Friday, May 13, 2011

Friday the 13th and all's well

Blogger was down for a few days. Which is just as well, because I was busy anyway, teaching, gardening and plumbing. The plumber is practically living here - replacing various pumps and water-level alarms and more. O joy.

The other day, I checked out a website called WorldCat.org, which lists books by location - you enter your postal code, and it will tell you where to find the book you want nearby. So I asked about my own book, Finding the Jewish Shakespeare. The nearest copy is at the Ryerson library, one kilometre away. I kept going - one at the New York Public Library, the Library of Congress in Washington, at Harvard, in Kansas City, in Anchorage, at the British Library, at the Sorbonne in Paris, in Strasbourg, Frankfurt, Munich, and Jerusalem, and, the farthest, at 16,280 kms, in Australia. I think I'll go to Australia and take it out.

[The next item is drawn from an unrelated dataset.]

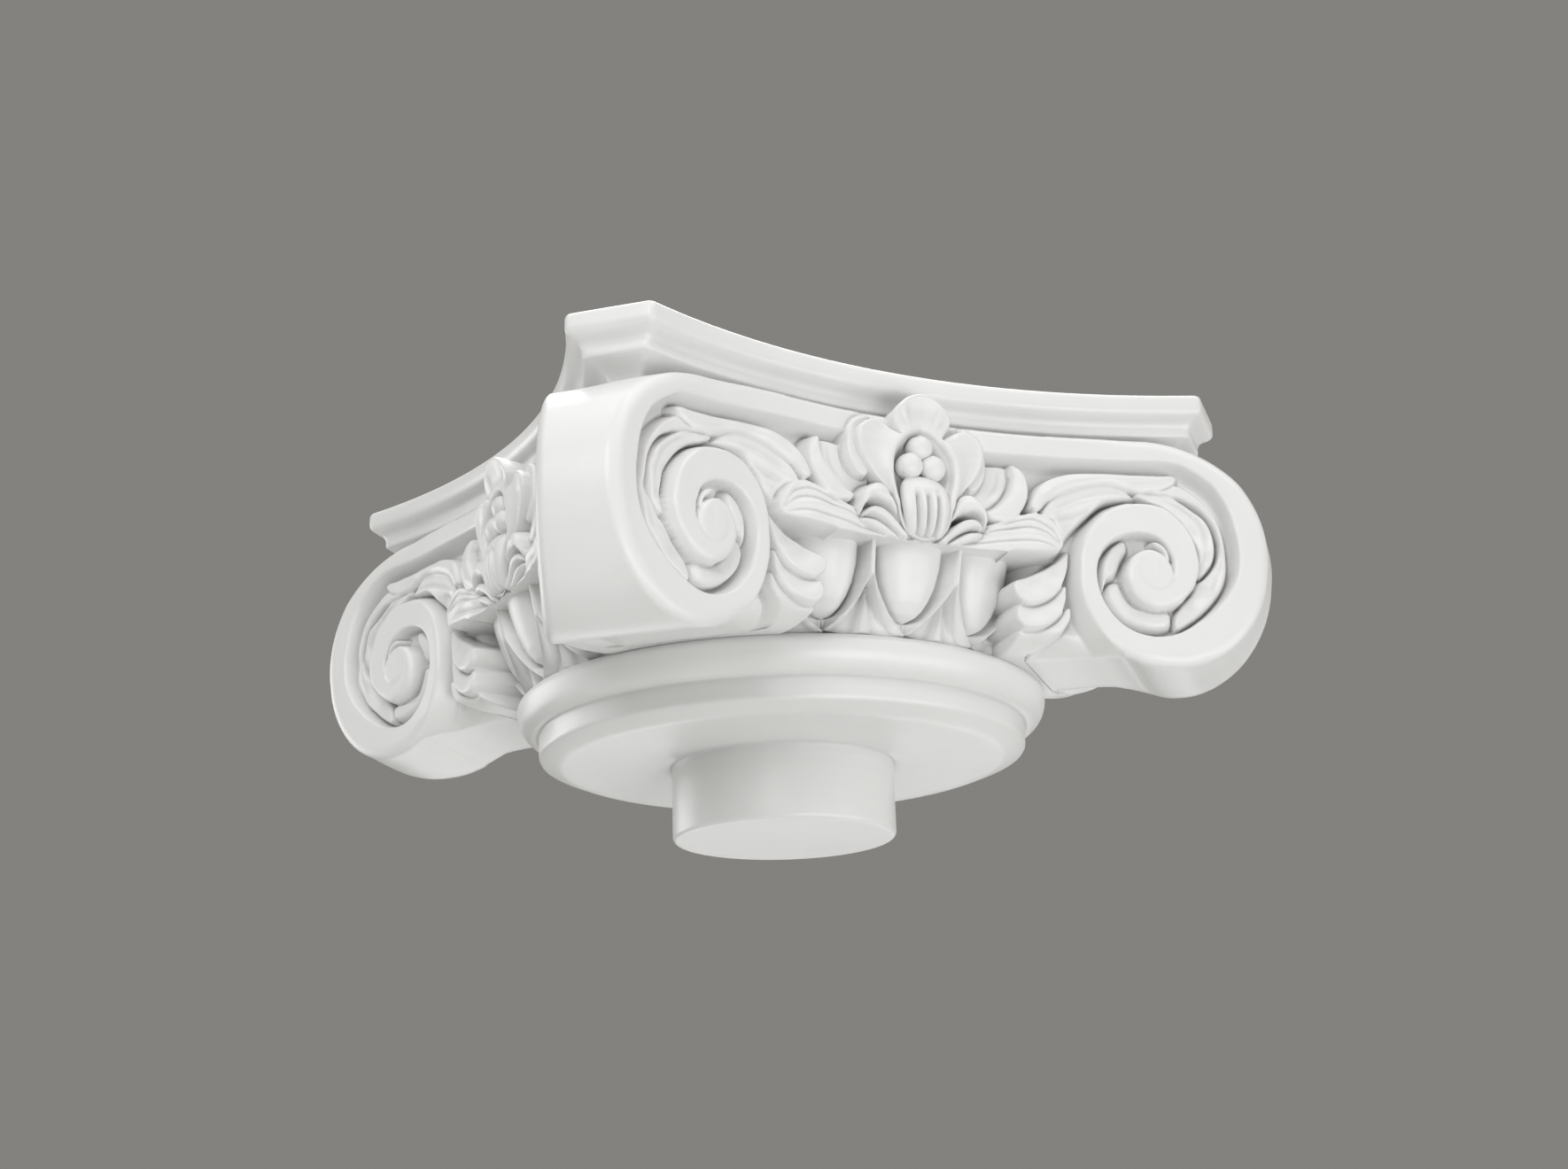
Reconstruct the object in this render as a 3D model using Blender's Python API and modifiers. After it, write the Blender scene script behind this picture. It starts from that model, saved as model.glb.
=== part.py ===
"""Angular Ionic column capital, cast in one piece with its round tenon.

Metres, +Z up. The origin is the centre of the tenon's underside, and the
front face looks along -Y. The four faces are alike, so one eighth is joined
from simple solids and mirrored across the diagonal, then across X and Y.
"""
import math

import bmesh
import bpy
from mathutils import Vector

# Round members, from the tenon up
TENON_RADIUS = 0.0548
TENON_HEIGHT = 0.0365
TENON_CHAMFER = 0.0025
SEAT_RADIUS = 0.1094
SEAT_CHAMFER_HEIGHT = 0.0044
FILLET_RADIUS = 0.120
FILLET_HEIGHT = 0.0101
ASTRAGAL_PROJECTION = 0.0108
ASTRAGAL_LOWER_HEIGHT = 0.0129
ASTRAGAL_UPPER_HEIGHT = 0.0061
ECHINUS_HEIGHT = 0.041
ECHINUS_FLARE = 0.009
ROUND_STEPS = 40

# Abacus with four hollow sides and cut-off horns
ABACUS_HALF_WIDTH = 0.1393
HORN_DIAGONAL = 0.222
HORN_WIDTH = 0.0406
CROWN_EDGE = 0.0025
CROWN_HEIGHT = 0.0098
CROWN_STEP = 0.0075
CROWN_STEP_HEIGHT = 0.0052
MEMBER_HEIGHT = 0.0042
COVE_DEPTH = 0.011
COVE_HEIGHT = 0.0050
SIDE_STEPS = 8

# Channel between the volutes
CHANNEL_HEIGHT = 0.0580
CHANNEL_DEPTH = 0.0125
CHANNEL_HORN_DIAGONAL = 0.202
BAND_HEIGHT = 0.0115
BAND_COVE = 0.0045
BAND_STEPS = 4
FACE_PROJECTION = 0.0025

# Volutes
EYE_OFFSET = 0.1185
SCROLL_RADIUS = 0.0668
QUARTER_SHARES = (1.0, 0.82, 0.66, 0.535, 0.495, 0.375, 0.293, 0.20, 0.153)
WALL_SHARES = (0.17, 0.17, 0.17, 0.15, 0.20, 0.22, 0.21, 0.15, 0.12)
OUTER_TURN_STEPS = 3
INNER_TURN_STEPS = 2
SCROLL_EDGE = 0.0015
DRUM_FLOOR_DEPTH = 0.0080
DRUM_TURNS = (-0.2, 3.2)
DRUM_STEPS = 12
WEB_DEPTH = 0.0130
WEB_INNER = 0.0400
WEB_OUTER = 0.1010
WEB_FOOT = 0.0040
EYE_RADIUS = 0.0105
EYE_PROJECTION = 0.0065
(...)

216 libraries. That made me feel good.

More good news: a fat new prize for creative non-fiction has been announced, the Hilary Weston Prize. For years, I've watched the Giller Prize award night on television, like Cinderella in rags, surveying the glittering fiction people. But now, I may be able to watch the glittering non-fiction people - MY people. A $60,000 prize, and $5000 to four runners-up. This is big news. For so long, non-fiction was ignored, uninvited, the ugly stepsister. (I'm mixing my metaphors here...) And now we'll be chachacha'ing at the ball.

And speaking of dancing at the ball, friend and former student Laurel Croza has won yet another prestigious award - the Ezra Jack Keats Award for most promising new children's book writer. She flew to New York, delivered a speech at the New York Public Library, accepted her $1000 award, went with her family to dine at the trendiest restaurant in NYC, Eataly, and was even upgraded to a $5000 a night suite in her hotel. Does it get better than that? All this from one short story that came out of a True to Life class writing assignment.

Moral of this story: Do your homework. With care.

Moral of this story: Sometimes hard work, talent and perseverance actually get what they deserve.

Her note to me ended:

"And then your protege swooped back to her every-day life in Markham on Wednesday afternoon. Not a bad 24 hours."

She's good at understatement, is Laurel.